— begin Supplied data —
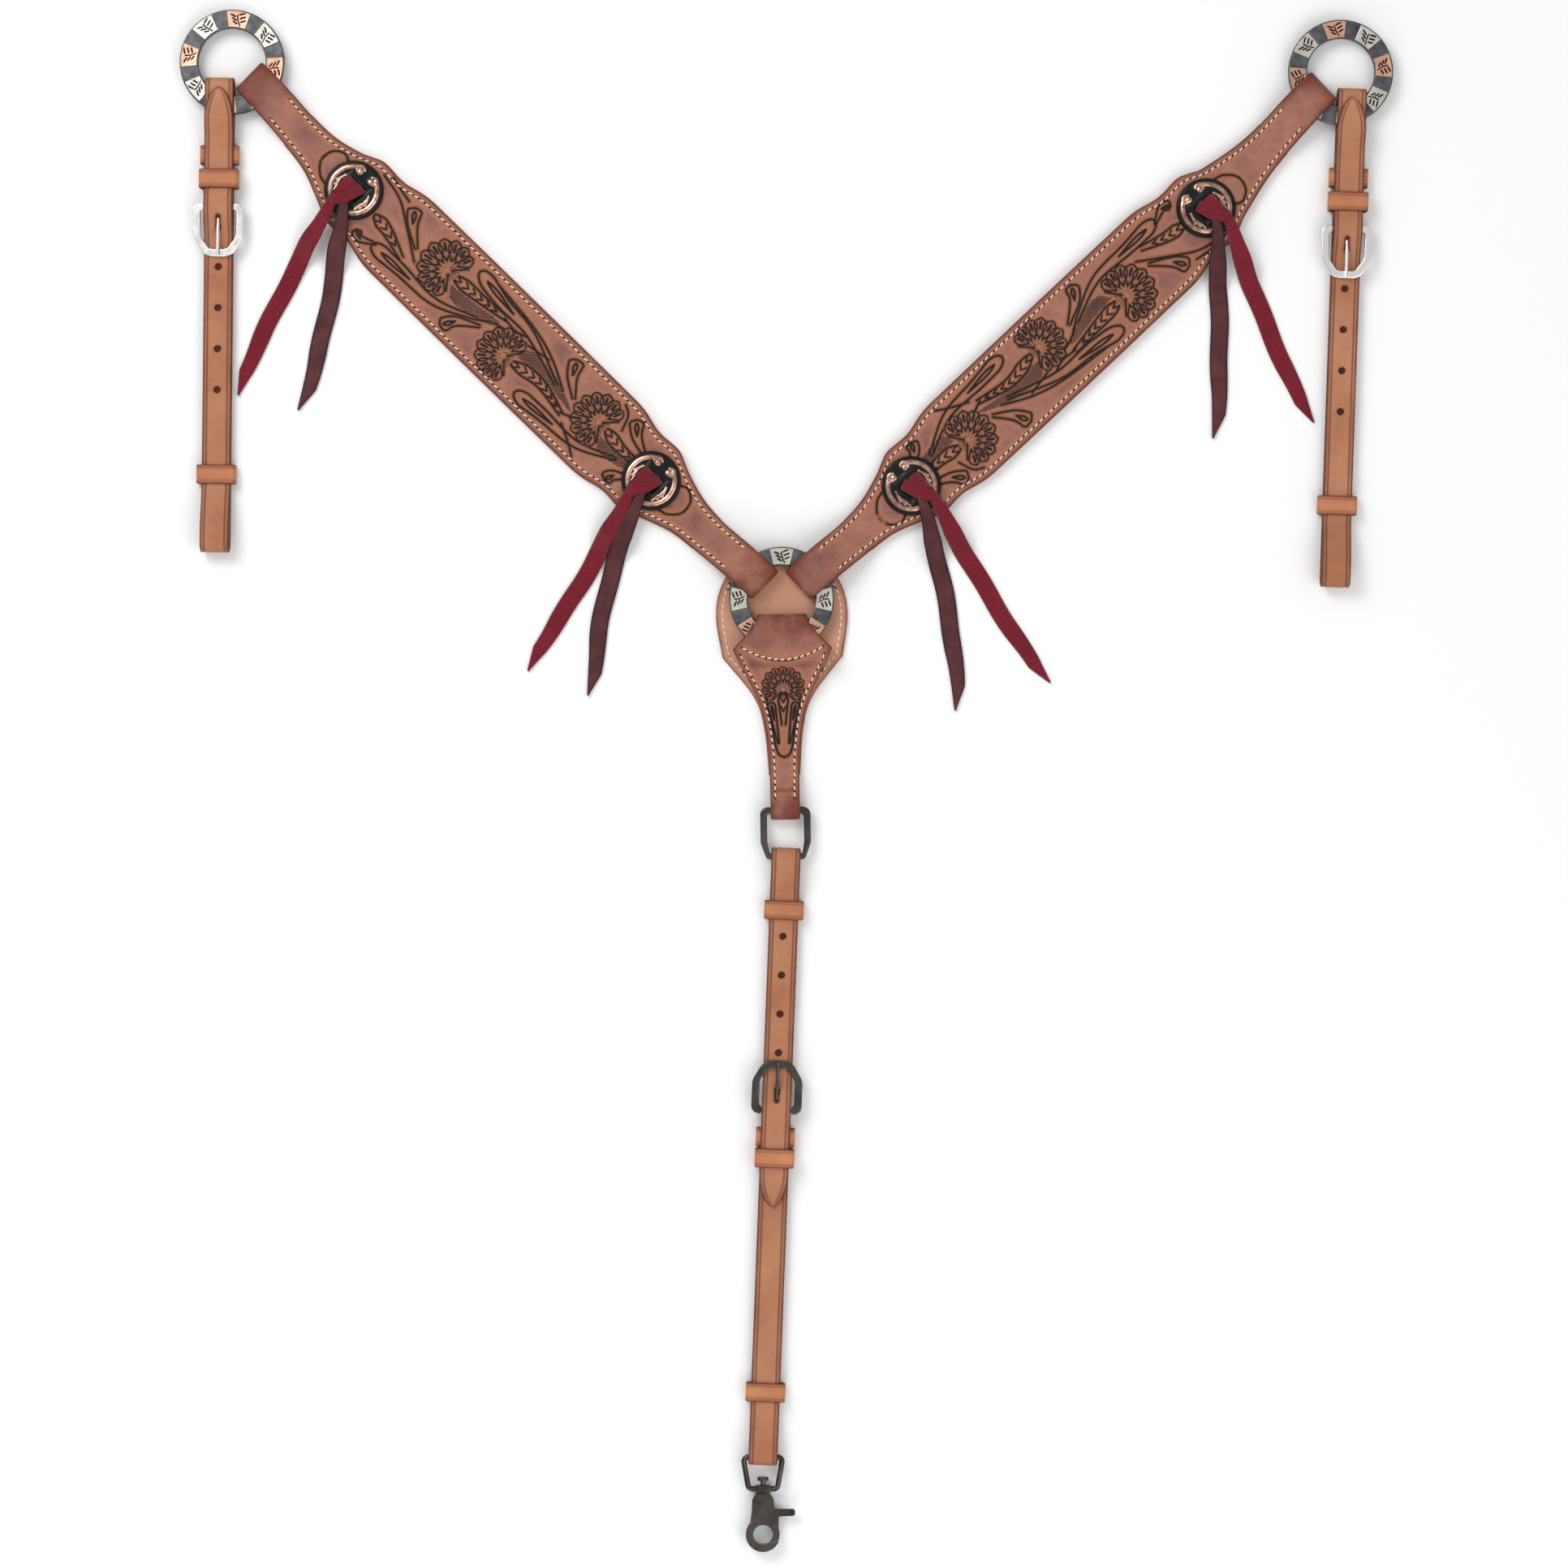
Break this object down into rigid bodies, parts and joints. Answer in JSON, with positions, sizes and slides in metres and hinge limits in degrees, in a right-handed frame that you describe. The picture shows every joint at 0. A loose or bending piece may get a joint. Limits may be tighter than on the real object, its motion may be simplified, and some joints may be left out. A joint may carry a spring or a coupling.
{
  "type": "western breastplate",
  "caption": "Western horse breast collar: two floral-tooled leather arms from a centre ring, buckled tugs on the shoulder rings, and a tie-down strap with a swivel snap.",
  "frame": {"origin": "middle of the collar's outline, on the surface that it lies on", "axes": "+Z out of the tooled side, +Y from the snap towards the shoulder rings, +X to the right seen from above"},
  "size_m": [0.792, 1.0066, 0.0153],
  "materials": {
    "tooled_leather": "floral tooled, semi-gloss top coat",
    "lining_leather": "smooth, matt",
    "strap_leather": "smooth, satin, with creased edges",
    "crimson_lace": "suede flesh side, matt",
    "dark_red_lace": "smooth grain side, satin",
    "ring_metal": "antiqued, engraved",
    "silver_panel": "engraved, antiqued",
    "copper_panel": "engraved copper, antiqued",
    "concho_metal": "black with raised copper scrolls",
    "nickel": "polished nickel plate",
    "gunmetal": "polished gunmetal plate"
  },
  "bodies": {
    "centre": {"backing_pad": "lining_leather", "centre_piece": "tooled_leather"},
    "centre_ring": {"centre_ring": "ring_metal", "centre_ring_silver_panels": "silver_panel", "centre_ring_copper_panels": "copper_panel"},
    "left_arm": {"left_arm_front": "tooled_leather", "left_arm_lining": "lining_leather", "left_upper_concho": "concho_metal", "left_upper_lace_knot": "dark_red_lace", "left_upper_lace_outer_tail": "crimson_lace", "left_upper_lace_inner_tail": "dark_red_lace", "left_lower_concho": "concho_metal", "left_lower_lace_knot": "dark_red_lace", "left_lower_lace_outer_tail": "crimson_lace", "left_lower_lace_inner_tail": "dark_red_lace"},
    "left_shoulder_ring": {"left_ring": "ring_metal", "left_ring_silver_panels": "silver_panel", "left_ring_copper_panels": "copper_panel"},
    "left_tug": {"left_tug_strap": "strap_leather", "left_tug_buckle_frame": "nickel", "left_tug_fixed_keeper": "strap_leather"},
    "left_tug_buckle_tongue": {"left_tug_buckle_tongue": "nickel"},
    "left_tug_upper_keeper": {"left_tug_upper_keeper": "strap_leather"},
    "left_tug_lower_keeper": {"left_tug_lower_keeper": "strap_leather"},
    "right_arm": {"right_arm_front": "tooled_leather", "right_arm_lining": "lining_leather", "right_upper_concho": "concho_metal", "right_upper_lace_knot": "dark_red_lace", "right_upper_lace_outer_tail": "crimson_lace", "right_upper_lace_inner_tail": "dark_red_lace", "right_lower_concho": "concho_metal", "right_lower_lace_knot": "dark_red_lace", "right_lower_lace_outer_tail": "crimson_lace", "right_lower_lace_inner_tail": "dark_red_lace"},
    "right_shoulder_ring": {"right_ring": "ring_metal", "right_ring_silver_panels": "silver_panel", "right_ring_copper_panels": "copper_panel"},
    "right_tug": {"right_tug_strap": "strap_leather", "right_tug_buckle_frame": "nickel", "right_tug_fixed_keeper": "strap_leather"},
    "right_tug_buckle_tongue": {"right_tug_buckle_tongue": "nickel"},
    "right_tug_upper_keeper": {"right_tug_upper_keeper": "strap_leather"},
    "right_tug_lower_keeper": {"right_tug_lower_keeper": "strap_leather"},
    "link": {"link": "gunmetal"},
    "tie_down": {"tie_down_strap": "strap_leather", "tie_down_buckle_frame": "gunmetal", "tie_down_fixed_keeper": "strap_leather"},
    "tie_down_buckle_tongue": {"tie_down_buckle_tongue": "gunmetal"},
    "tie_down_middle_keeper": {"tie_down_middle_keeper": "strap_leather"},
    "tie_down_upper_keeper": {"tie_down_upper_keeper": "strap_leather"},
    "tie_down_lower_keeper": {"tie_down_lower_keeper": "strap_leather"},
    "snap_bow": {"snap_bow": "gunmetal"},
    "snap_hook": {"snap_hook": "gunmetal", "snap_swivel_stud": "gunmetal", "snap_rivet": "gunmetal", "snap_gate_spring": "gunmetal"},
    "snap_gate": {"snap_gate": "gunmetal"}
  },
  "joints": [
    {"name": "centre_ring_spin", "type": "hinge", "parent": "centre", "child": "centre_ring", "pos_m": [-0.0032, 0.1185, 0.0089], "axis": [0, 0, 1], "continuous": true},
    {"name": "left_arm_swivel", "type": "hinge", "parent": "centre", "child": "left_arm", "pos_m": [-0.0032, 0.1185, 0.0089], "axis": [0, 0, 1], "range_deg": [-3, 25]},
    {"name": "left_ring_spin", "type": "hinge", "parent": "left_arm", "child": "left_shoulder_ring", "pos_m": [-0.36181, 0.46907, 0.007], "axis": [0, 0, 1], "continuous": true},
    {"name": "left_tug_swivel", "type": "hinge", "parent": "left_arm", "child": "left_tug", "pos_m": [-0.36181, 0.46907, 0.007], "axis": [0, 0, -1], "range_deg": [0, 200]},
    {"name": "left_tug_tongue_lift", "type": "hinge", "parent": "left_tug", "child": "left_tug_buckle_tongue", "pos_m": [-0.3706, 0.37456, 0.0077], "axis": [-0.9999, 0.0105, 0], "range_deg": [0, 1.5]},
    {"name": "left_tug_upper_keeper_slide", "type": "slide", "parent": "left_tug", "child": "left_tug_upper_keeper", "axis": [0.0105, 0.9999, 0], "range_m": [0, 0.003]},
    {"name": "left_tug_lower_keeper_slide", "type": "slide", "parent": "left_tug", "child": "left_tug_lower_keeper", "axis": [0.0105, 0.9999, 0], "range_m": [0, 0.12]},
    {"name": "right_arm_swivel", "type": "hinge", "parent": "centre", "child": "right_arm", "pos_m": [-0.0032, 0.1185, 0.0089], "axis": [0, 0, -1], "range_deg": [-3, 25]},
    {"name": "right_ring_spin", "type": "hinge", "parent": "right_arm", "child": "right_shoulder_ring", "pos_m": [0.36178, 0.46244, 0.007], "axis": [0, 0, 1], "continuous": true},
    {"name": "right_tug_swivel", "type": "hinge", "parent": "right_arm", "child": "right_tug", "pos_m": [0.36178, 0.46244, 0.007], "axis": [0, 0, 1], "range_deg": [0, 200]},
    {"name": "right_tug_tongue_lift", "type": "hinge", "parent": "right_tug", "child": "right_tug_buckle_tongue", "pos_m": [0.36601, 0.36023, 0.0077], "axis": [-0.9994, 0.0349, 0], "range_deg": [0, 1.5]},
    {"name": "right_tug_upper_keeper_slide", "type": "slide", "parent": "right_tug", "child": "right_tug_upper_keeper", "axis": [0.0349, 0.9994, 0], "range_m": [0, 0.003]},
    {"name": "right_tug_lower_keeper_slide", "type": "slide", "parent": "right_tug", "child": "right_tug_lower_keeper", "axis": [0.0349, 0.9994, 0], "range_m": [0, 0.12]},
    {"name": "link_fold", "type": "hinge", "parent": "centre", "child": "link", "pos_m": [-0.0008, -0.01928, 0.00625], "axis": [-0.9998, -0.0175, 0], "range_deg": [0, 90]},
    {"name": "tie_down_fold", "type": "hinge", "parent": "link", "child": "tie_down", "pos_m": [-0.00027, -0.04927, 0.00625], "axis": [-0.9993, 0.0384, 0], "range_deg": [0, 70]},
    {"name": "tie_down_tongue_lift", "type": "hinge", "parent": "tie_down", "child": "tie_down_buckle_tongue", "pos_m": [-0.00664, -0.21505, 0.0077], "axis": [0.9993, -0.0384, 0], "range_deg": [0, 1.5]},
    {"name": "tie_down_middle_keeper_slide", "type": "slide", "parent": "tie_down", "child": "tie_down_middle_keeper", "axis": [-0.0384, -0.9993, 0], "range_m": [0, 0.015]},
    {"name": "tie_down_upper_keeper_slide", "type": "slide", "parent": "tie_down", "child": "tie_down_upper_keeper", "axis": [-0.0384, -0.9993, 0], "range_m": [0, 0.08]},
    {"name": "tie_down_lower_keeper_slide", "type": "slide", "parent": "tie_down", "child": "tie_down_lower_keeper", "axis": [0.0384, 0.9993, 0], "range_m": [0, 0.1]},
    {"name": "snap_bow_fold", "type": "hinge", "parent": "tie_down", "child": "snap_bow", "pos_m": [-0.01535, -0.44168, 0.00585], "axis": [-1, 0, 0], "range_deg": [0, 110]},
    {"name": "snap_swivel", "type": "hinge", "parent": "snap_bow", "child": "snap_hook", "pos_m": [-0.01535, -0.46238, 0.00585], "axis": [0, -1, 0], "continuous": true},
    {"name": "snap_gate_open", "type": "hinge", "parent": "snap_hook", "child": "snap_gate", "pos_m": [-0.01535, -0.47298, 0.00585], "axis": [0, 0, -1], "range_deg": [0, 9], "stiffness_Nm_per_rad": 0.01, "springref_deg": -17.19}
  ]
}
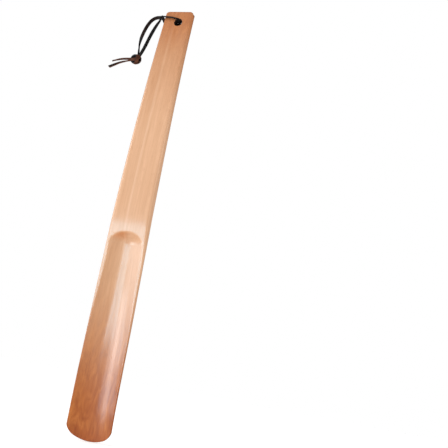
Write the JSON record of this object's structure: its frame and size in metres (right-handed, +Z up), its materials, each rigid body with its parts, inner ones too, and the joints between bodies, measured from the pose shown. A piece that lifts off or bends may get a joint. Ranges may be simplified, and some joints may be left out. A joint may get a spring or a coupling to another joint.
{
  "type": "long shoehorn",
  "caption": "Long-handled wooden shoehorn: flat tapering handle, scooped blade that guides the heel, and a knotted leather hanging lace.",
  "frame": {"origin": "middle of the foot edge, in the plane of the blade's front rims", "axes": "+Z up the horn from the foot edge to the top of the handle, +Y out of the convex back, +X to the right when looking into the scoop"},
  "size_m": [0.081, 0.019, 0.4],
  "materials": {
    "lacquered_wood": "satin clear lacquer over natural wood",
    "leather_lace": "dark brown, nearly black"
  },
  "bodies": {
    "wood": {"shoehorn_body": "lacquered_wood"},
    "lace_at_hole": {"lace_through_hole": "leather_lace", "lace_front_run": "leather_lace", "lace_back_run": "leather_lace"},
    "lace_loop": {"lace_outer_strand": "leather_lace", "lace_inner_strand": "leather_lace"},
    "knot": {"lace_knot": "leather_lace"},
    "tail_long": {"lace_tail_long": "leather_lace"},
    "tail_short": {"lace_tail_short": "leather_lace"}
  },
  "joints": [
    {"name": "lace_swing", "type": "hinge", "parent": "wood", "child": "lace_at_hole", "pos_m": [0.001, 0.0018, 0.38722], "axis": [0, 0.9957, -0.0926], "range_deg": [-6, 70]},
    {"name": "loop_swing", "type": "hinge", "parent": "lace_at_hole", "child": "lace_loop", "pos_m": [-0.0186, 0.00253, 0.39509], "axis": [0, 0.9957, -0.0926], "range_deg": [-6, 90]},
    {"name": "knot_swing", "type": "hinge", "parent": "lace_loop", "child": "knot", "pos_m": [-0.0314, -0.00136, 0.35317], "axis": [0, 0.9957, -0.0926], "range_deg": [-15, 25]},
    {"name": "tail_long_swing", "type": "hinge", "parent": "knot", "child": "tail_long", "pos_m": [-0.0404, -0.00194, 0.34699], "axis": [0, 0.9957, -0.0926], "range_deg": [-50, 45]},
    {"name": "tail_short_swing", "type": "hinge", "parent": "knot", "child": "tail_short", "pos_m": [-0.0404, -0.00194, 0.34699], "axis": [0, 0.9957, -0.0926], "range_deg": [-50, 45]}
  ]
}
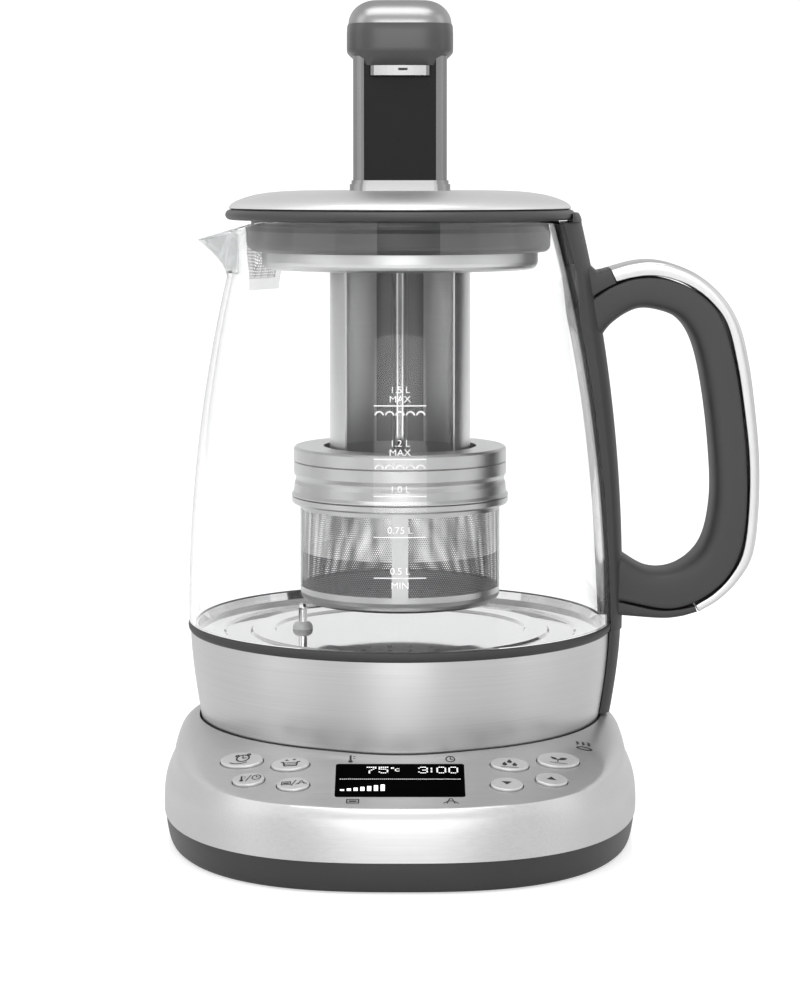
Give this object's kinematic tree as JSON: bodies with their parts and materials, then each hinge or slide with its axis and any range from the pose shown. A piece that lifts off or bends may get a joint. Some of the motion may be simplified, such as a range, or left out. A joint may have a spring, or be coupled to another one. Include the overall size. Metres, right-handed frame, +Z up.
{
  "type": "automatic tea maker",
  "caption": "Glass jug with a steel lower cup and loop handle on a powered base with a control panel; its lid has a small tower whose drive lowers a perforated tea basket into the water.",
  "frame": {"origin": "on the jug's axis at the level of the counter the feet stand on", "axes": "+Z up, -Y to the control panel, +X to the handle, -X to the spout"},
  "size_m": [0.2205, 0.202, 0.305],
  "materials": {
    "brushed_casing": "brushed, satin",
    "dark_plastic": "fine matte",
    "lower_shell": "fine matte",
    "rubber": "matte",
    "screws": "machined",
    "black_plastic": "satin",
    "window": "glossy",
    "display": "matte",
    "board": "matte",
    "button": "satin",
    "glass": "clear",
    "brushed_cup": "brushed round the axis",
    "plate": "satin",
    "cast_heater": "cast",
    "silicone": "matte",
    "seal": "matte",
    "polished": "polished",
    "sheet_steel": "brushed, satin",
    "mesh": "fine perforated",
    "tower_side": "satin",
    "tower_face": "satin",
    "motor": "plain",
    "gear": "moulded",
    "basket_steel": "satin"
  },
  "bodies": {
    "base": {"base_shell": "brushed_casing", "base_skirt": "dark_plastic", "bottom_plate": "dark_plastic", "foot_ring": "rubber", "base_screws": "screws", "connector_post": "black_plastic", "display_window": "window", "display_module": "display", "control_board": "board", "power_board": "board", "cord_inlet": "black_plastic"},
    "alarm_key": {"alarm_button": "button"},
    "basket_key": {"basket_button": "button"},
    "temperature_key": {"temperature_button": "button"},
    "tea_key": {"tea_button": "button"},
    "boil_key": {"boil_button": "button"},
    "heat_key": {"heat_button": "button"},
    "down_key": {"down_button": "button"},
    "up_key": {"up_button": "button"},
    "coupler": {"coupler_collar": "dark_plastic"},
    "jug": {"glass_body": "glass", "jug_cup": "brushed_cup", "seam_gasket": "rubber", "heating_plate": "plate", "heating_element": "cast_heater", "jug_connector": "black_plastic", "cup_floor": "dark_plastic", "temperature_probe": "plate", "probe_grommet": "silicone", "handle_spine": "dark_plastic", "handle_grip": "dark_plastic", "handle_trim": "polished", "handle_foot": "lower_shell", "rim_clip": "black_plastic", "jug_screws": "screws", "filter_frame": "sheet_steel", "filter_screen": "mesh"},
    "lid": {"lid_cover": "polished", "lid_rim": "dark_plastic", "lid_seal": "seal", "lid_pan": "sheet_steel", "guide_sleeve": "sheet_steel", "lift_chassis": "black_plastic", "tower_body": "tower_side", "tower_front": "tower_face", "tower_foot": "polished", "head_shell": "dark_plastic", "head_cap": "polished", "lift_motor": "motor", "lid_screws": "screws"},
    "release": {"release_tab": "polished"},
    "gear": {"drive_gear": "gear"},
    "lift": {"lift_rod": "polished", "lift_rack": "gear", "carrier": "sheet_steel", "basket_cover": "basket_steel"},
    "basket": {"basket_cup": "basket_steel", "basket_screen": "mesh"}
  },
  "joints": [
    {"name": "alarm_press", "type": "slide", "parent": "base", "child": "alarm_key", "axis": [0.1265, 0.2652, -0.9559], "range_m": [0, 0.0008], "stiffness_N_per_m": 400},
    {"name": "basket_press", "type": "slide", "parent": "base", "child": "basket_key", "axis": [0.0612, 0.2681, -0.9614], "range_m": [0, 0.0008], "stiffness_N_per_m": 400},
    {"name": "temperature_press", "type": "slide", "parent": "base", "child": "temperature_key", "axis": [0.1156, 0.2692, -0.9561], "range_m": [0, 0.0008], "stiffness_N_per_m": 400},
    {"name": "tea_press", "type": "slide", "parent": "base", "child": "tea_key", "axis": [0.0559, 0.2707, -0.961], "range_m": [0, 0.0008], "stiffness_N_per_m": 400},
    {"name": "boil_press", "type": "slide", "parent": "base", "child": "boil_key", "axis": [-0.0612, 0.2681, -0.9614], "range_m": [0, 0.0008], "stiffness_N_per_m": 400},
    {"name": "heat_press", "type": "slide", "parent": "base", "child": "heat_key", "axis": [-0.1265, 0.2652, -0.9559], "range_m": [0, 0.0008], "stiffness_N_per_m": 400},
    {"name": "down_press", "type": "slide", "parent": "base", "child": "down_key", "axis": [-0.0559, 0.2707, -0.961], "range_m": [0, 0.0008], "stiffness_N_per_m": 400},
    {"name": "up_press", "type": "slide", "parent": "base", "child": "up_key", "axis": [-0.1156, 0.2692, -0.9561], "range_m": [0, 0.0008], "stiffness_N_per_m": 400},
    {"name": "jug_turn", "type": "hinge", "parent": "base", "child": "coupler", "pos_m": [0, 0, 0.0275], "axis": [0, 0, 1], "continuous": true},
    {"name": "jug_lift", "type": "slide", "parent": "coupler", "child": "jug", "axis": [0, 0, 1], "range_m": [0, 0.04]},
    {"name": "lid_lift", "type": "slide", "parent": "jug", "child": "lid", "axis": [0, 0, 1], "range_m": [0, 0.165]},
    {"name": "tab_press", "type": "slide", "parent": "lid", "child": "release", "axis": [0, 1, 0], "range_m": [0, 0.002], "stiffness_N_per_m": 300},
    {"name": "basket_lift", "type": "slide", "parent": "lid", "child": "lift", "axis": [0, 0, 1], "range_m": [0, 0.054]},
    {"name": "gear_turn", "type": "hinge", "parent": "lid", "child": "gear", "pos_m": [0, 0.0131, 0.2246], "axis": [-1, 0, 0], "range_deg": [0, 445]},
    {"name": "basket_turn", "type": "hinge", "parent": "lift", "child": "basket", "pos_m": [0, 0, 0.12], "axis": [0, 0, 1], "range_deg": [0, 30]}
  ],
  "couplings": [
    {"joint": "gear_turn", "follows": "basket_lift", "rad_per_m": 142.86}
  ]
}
— end Supplied data —
#### Task details
Copy every line of the material in which the word "parts" occurs.

#### Written reply
Break this object down into rigid bodies, parts and joints. Answer in JSON, with positions, sizes and slides in metres and hinge limits in degrees, in a right-handed frame that you describe. The picture shows every joint at 0. A loose or bending piece may get a joint. Limits may be tighter than on the real object, its motion may be simplified, and some joints may be left out. A joint may carry a spring or a coupling.
Write the JSON record of this object's structure: its frame and size in metres (right-handed, +Z up), its materials, each rigid body with its parts, inner ones too, and the joints between bodies, measured from the pose shown. A piece that lifts off or bends may get a joint. Ranges may be simplified, and some joints may be left out. A joint may get a spring or a coupling to another joint.
Give this object's kinematic tree as JSON: bodies with their parts and materials, then each hinge or slide with its axis and any range from the pose shown. A piece that lifts off or bends may get a joint. Some of the motion may be simplified, such as a range, or left out. A joint may have a spring, or be coupled to another one. Include the overall size. Metres, right-handed frame, +Z up.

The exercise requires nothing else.